* begin Stored data *

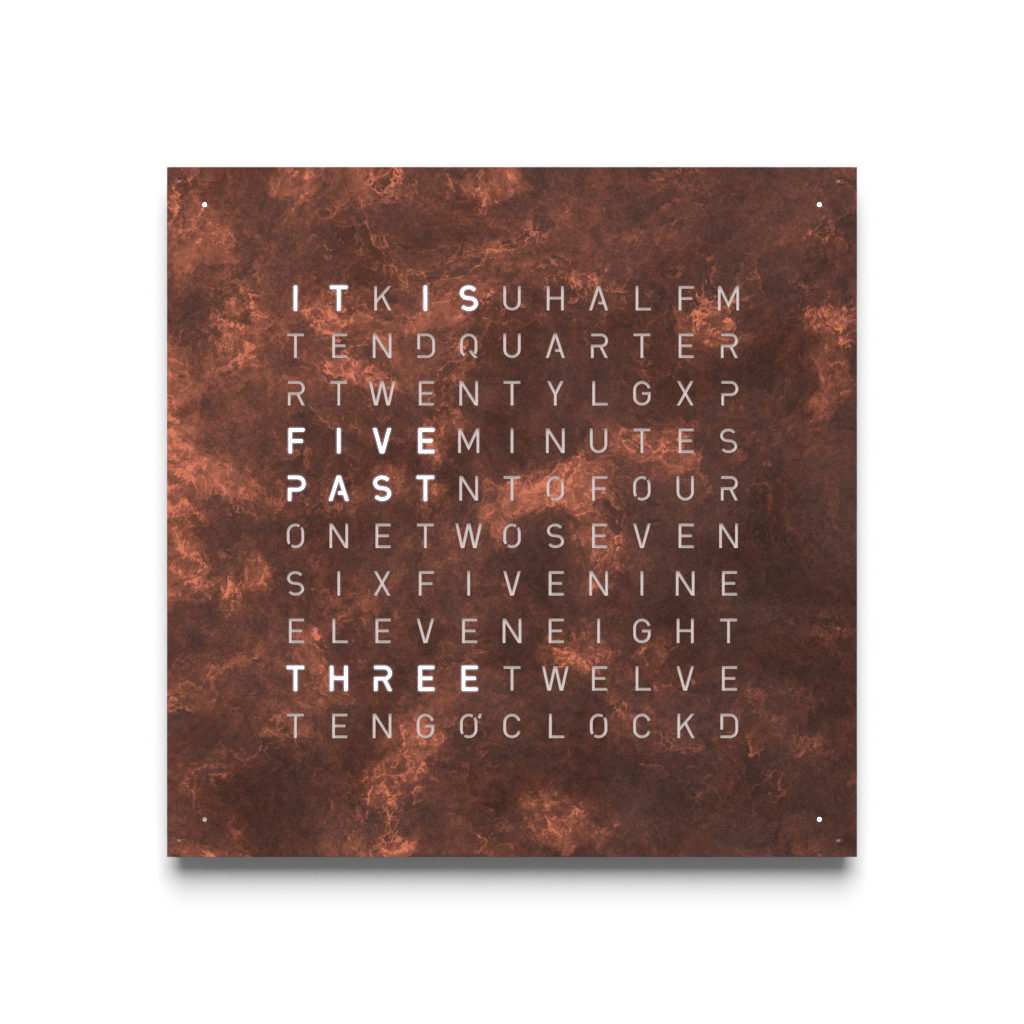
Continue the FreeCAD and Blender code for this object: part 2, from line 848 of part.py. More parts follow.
pieces = {
    "front_cover": front_cover(),
    "locating_studs": locating_studs(),
    "side_frame": side_frame(),
    "cover_magnets": cover_magnets(),
    "rear_panel": rear_panel(),
    "wall_pads": wall_pads(),
    "lamp_board": lamp_board(),
    "letter_lamps": letter_lamps(),
    "minute_lamps": minute_lamps(),
    "light_grid": light_grid(),
    "opal_sheet": opal_sheet(),
    "light_wells": light_wells(),
    "minute_lenses": minute_lenses(),
    "control_board": control_board(),
    "microcontroller": microcontroller(),
    "lamp_drivers": lamp_drivers(),
    "backup_cell": backup_cell(),
    "backup_cell_clip": backup_cell_clip(),
    "supply_socket": supply_socket(),
    "ribbon_cable": ribbon_cable(),
    "ribbon_sockets": ribbon_sockets(),
    "button_switches": button_switches(),
    "light_sensor": light_sensor(),
    "sensor_window": sensor_window(),
}
for name, place in zip(("mode", "hour", "minute", "brightness"), button_places()):
    pieces[name + "_button"] = button(place)
    pieces[name + "_plunger"] = switch_plunger(place)

for node, shape in pieces.items():
    shape.exportStep(f"parts/{node}.step")
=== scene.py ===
"""Surfaces and fine parts of a square word clock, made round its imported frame."""

import math

import bpy
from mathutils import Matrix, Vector


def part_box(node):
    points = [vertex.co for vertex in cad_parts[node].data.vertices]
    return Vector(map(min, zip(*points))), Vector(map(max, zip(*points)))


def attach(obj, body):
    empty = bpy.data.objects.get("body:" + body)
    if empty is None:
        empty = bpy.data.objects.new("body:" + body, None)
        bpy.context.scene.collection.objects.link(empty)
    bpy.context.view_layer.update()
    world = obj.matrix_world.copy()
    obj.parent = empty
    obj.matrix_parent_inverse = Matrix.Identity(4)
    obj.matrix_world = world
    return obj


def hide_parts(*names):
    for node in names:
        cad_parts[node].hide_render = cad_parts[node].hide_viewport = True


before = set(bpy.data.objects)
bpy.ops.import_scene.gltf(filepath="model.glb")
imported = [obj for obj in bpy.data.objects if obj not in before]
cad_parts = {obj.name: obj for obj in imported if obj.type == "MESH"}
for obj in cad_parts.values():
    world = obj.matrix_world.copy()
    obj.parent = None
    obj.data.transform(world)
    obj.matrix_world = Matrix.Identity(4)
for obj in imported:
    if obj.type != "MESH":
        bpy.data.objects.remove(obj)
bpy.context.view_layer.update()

# ---------------------------------------------------------------- camera, wall and light
# The clock hangs on a plain white wall.  The wall has an opening behind the clock and is not seen
# from behind, so that the back of the clock can be looked at too.
mm = 0.001
cover_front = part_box("front_cover")[0].y
view_width = 667.8 * mm  # width of the view in the plane of the cover's face
lens, film_width = 100.0, 36.0
camera_data = bpy.data.cameras.new("portrait_camera")
camera_data.lens = lens
camera_data.sensor_width = film_width
camera = bpy.data.objects.new("portrait_camera", camera_data)
camera.location = (0, cover_front - view_width * lens / film_width, 0)
camera.rotation_euler = (math.radians(90), 0, 0)
bpy.context.scene.collection.objects.link(camera)
bpy.context.scene.camera = camera
bpy.context.scene.view_settings.view_transform = "Standard"


def clear_bench():
    """Object mode with nothing selected, so that the next primitive is selected alone."""
    if bpy.context.object and bpy.context.object.mode == "EDIT":
        bpy.ops.object.mode_set(mode="OBJECT")
    bpy.ops.object.select_all(action="DESELECT")


def only(*pieces):
    """Selects these objects and nothing else; the first is the active one."""
    clear_bench()
    for piece in pieces:
        piece.select_set(True)
    bpy.context.view_layer.objects.active = pieces[0]


def made(name):
    """The object that an operator has just made, named, with its place in its mesh."""
    piece = bpy.context.object
    piece.name = piece.data.name = name
    bpy.ops.object.transform_apply(location=True, rotation=True, scale=True)
    return piece


def edit(piece, kind, chosen):
    """Edit mode with the faces or edges selected whose middle passes the test."""
    only(piece)
    bpy.ops.object.mode_set(mode="EDIT")
    bpy.ops.mesh.select_mode(type=kind)
    bpy.ops.mesh.select_all(action="DESELECT")
    bpy.ops.object.mode_set(mode="OBJECT")
    mesh = piece.data
    for part in mesh.polygons if kind == "FACE" else mesh.edges:
        corners = [mesh.vertices[v].co for v in part.vertices]
        part.select = bool(chosen(sum(corners[1:], corners[0].copy()) / len(corners)))
    bpy.ops.object.mode_set(mode="EDIT")


class Finish:
    """A node material, built one node at a time."""

    def __init__(self, name, **shader):
        self.material = bpy.data.materials.new(name)
        self.material.use_nodes = True
        self.nodes = self.material.node_tree.nodes
        self.shader = self.nodes["Principled BSDF"]
        self.output = self.nodes["Material Output"]
        self.place = self.nodes.new("ShaderNodeTexCoord").outputs["Object"]
        for socket, value in shader.items():
            self.join(value, self.shader.inputs[socket.replace("_", " ")])

    def join(self, value, socket):
        if isinstance(value, bpy.types.NodeSocket):
            self.material.node_tree.links.new(value, socket)
        else:
            socket.default_value = value

    def add(self, kind, *values, out=0, **settings):
        """Adds a node and returns one output; values go to its inputs in order, None is passed over."""
        node = self.nodes.new("ShaderNode" + kind)
        for name, value in settings.items():
            setattr(node, name, value)
        for socket, value in zip([s for s in node.inputs if s.enabled], values):
            if value is not None:
                self.join(value, socket)
        return node.outputs[out]

    def colour(self, value):
        self.join(value, self.shader.inputs["Base Color"])

    def roughness(self, value):
        self.join(value, self.shader.inputs["Roughness"])

    def metallic(self, value):
        self.join(value, self.shader.inputs["Metallic"])

    def noise(self, place, scale, detail=2.0, roughness=0.5, out=0):
        return self.add("TexNoise", place, scale, detail, roughness, out=out)

    def sums(self, operation, *values):
        return self.add("Math", *values, operation=operation)

    def vector(self, operation, *values, out=0):
        return self.add("VectorMath", *values, operation=operation, out=out)

    def stretched(self, scale, turn=None):
        """The place on the piece, scaled along X, Y and Z after a turn."""
        return self.add("Mapping", self.place, None, turn, scale)

    def patch(self, middle, reach, place=None, turn=None):
        """Places counted from a middle, with each reach as 1."""
        place = self.place if place is None else place
        return self.add("Mapping", place, middle, turn, reach, vector_type="TEXTURE")

    def axes(self, vector):
        """The X, Y and Z outputs of a vector."""
        node = self.nodes.new("ShaderNodeSeparateXYZ")
        self.join(vector, node.inputs[0])
        return node.outputs[:]

    def between(self, value, low, high, to_low=0.0, to_high=1.0):
        """Smooth step from one value to another."""
        return self.add("MapRange", value, low, high, to_low, to_high, interpolation_type="SMOOTHSTEP")

    def blend(self, share, first, second, mode="MIX"):
        return self.add("MixRGB", share, first, second, blend_type=mode)

    def ramp(self, value, *stops):
        """Colour ramp through (place, colour) stops."""
        node = self.nodes.new("ShaderNodeValToRGB")
        elements = node.color_ramp.elements
        while len(elements) < len(stops):
            elements.new(0.5)
        for element, (place, colour) in zip(elements, stops):
            element.position = place
            element.color = colour
        self.join(value, node.inputs[0])
        return node.outputs[0]

    def bump(self, height, distance, strength=1.0):
        node = self.nodes.new("ShaderNodeBump")
        node.inputs["Strength"].default_value = strength
        node.inputs["Distance"].default_value = distance
        self.join(height, node.inputs["Height"])
        self.join(node.outputs[0], self.shader.inputs["Normal"])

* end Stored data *

=== Stated task ===
Reproduce the material above exactly; please quote every line of it.

=== Exercise answer ===
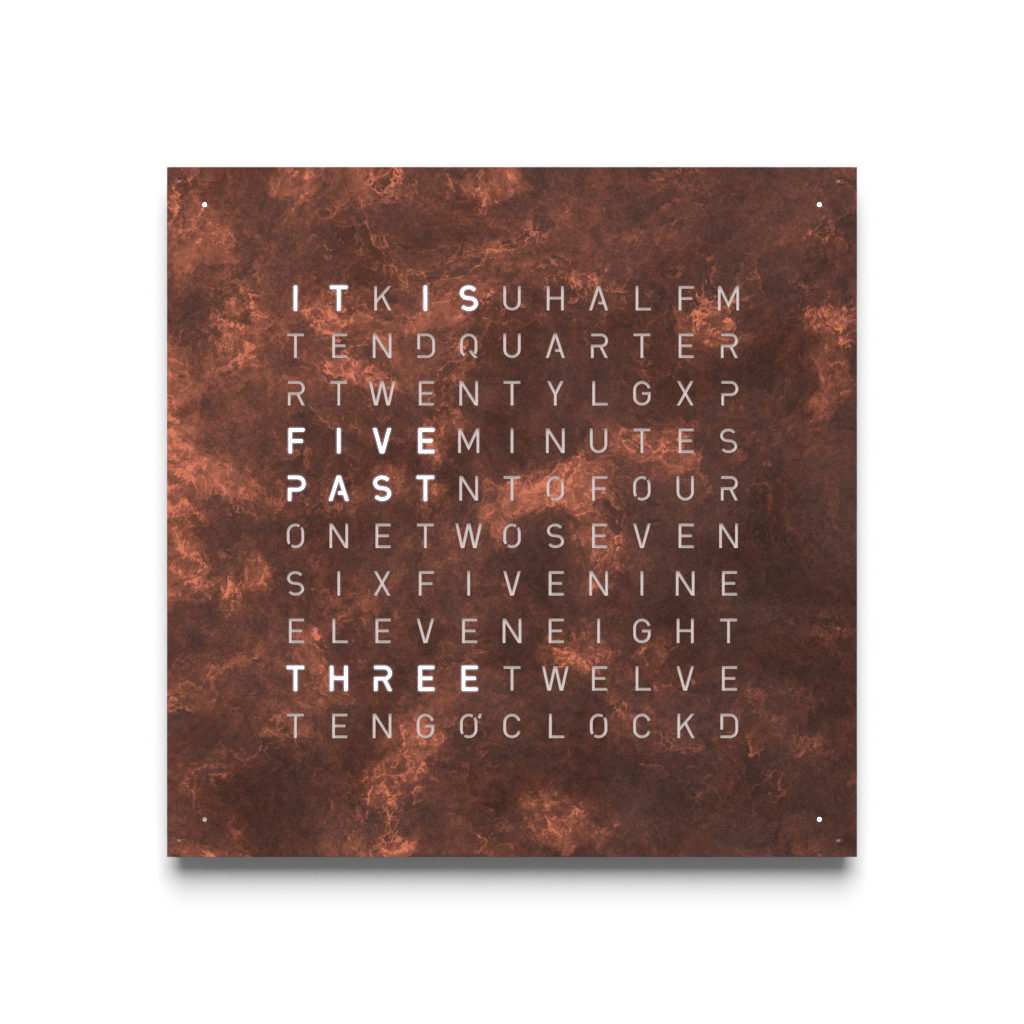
Continue the FreeCAD and Blender code for this object: part 2, from line 848 of part.py. More parts follow.
pieces = {
    "front_cover": front_cover(),
    "locating_studs": locating_studs(),
    "side_frame": side_frame(),
    "cover_magnets": cover_magnets(),
    "rear_panel": rear_panel(),
    "wall_pads": wall_pads(),
    "lamp_board": lamp_board(),
    "letter_lamps": letter_lamps(),
    "minute_lamps": minute_lamps(),
    "light_grid": light_grid(),
    "opal_sheet": opal_sheet(),
    "light_wells": light_wells(),
    "minute_lenses": minute_lenses(),
    "control_board": control_board(),
    "microcontroller": microcontroller(),
    "lamp_drivers": lamp_drivers(),
    "backup_cell": backup_cell(),
    "backup_cell_clip": backup_cell_clip(),
    "supply_socket": supply_socket(),
    "ribbon_cable": ribbon_cable(),
    "ribbon_sockets": ribbon_sockets(),
    "button_switches": button_switches(),
    "light_sensor": light_sensor(),
    "sensor_window": sensor_window(),
}
for name, place in zip(("mode", "hour", "minute", "brightness"), button_places()):
    pieces[name + "_button"] = button(place)
    pieces[name + "_plunger"] = switch_plunger(place)

for node, shape in pieces.items():
    shape.exportStep(f"parts/{node}.step")
=== scene.py ===
"""Surfaces and fine parts of a square word clock, made round its imported frame."""

import math

import bpy
from mathutils import Matrix, Vector


def part_box(node):
    points = [vertex.co for vertex in cad_parts[node].data.vertices]
    return Vector(map(min, zip(*points))), Vector(map(max, zip(*points)))


def attach(obj, body):
    empty = bpy.data.objects.get("body:" + body)
    if empty is None:
        empty = bpy.data.objects.new("body:" + body, None)
        bpy.context.scene.collection.objects.link(empty)
    bpy.context.view_layer.update()
    world = obj.matrix_world.copy()
    obj.parent = empty
    obj.matrix_parent_inverse = Matrix.Identity(4)
    obj.matrix_world = world
    return obj


def hide_parts(*names):
    for node in names:
        cad_parts[node].hide_render = cad_parts[node].hide_viewport = True


before = set(bpy.data.objects)
bpy.ops.import_scene.gltf(filepath="model.glb")
imported = [obj for obj in bpy.data.objects if obj not in before]
cad_parts = {obj.name: obj for obj in imported if obj.type == "MESH"}
for obj in cad_parts.values():
    world = obj.matrix_world.copy()
    obj.parent = None
    obj.data.transform(world)
    obj.matrix_world = Matrix.Identity(4)
for obj in imported:
    if obj.type != "MESH":
        bpy.data.objects.remove(obj)
bpy.context.view_layer.update()

# ---------------------------------------------------------------- camera, wall and light
# The clock hangs on a plain white wall.  The wall has an opening behind the clock and is not seen
# from behind, so that the back of the clock can be looked at too.
mm = 0.001
cover_front = part_box("front_cover")[0].y
view_width = 667.8 * mm  # width of the view in the plane of the cover's face
lens, film_width = 100.0, 36.0
camera_data = bpy.data.cameras.new("portrait_camera")
camera_data.lens = lens
camera_data.sensor_width = film_width
camera = bpy.data.objects.new("portrait_camera", camera_data)
camera.location = (0, cover_front - view_width * lens / film_width, 0)
camera.rotation_euler = (math.radians(90), 0, 0)
bpy.context.scene.collection.objects.link(camera)
bpy.context.scene.camera = camera
bpy.context.scene.view_settings.view_transform = "Standard"


def clear_bench():
    """Object mode with nothing selected, so that the next primitive is selected alone."""
    if bpy.context.object and bpy.context.object.mode == "EDIT":
        bpy.ops.object.mode_set(mode="OBJECT")
    bpy.ops.object.select_all(action="DESELECT")


def only(*pieces):
    """Selects these objects and nothing else; the first is the active one."""
    clear_bench()
    for piece in pieces:
        piece.select_set(True)
    bpy.context.view_layer.objects.active = pieces[0]


def made(name):
    """The object that an operator has just made, named, with its place in its mesh."""
    piece = bpy.context.object
    piece.name = piece.data.name = name
    bpy.ops.object.transform_apply(location=True, rotation=True, scale=True)
    return piece


def edit(piece, kind, chosen):
    """Edit mode with the faces or edges selected whose middle passes the test."""
    only(piece)
    bpy.ops.object.mode_set(mode="EDIT")
    bpy.ops.mesh.select_mode(type=kind)
    bpy.ops.mesh.select_all(action="DESELECT")
    bpy.ops.object.mode_set(mode="OBJECT")
    mesh = piece.data
    for part in mesh.polygons if kind == "FACE" else mesh.edges:
        corners = [mesh.vertices[v].co for v in part.vertices]
        part.select = bool(chosen(sum(corners[1:], corners[0].copy()) / len(corners)))
    bpy.ops.object.mode_set(mode="EDIT")


class Finish:
    """A node material, built one node at a time."""

    def __init__(self, name, **shader):
        self.material = bpy.data.materials.new(name)
        self.material.use_nodes = True
        self.nodes = self.material.node_tree.nodes
        self.shader = self.nodes["Principled BSDF"]
        self.output = self.nodes["Material Output"]
        self.place = self.nodes.new("ShaderNodeTexCoord").outputs["Object"]
        for socket, value in shader.items():
            self.join(value, self.shader.inputs[socket.replace("_", " ")])

    def join(self, value, socket):
        if isinstance(value, bpy.types.NodeSocket):
            self.material.node_tree.links.new(value, socket)
        else:
            socket.default_value = value

    def add(self, kind, *values, out=0, **settings):
        """Adds a node and returns one output; values go to its inputs in order, None is passed over."""
        node = self.nodes.new("ShaderNode" + kind)
        for name, value in settings.items():
            setattr(node, name, value)
        for socket, value in zip([s for s in node.inputs if s.enabled], values):
            if value is not None:
                self.join(value, socket)
        return node.outputs[out]

    def colour(self, value):
        self.join(value, self.shader.inputs["Base Color"])

    def roughness(self, value):
        self.join(value, self.shader.inputs["Roughness"])

    def metallic(self, value):
        self.join(value, self.shader.inputs["Metallic"])

    def noise(self, place, scale, detail=2.0, roughness=0.5, out=0):
        return self.add("TexNoise", place, scale, detail, roughness, out=out)

    def sums(self, operation, *values):
        return self.add("Math", *values, operation=operation)

    def vector(self, operation, *values, out=0):
        return self.add("VectorMath", *values, operation=operation, out=out)

    def stretched(self, scale, turn=None):
        """The place on the piece, scaled along X, Y and Z after a turn."""
        return self.add("Mapping", self.place, None, turn, scale)

    def patch(self, middle, reach, place=None, turn=None):
        """Places counted from a middle, with each reach as 1."""
        place = self.place if place is None else place
        return self.add("Mapping", place, middle, turn, reach, vector_type="TEXTURE")

    def axes(self, vector):
        """The X, Y and Z outputs of a vector."""
        node = self.nodes.new("ShaderNodeSeparateXYZ")
        self.join(vector, node.inputs[0])
        return node.outputs[:]

    def between(self, value, low, high, to_low=0.0, to_high=1.0):
        """Smooth step from one value to another."""
        return self.add("MapRange", value, low, high, to_low, to_high, interpolation_type="SMOOTHSTEP")

    def blend(self, share, first, second, mode="MIX"):
        return self.add("MixRGB", share, first, second, blend_type=mode)

    def ramp(self, value, *stops):
        """Colour ramp through (place, colour) stops."""
        node = self.nodes.new("ShaderNodeValToRGB")
        elements = node.color_ramp.elements
        while len(elements) < len(stops):
            elements.new(0.5)
        for element, (place, colour) in zip(elements, stops):
            element.position = place
            element.color = colour
        self.join(value, node.inputs[0])
        return node.outputs[0]

    def bump(self, height, distance, strength=1.0):
        node = self.nodes.new("ShaderNodeBump")
        node.inputs["Strength"].default_value = strength
        node.inputs["Distance"].default_value = distance
        self.join(height, node.inputs["Height"])
        self.join(node.outputs[0], self.shader.inputs["Normal"])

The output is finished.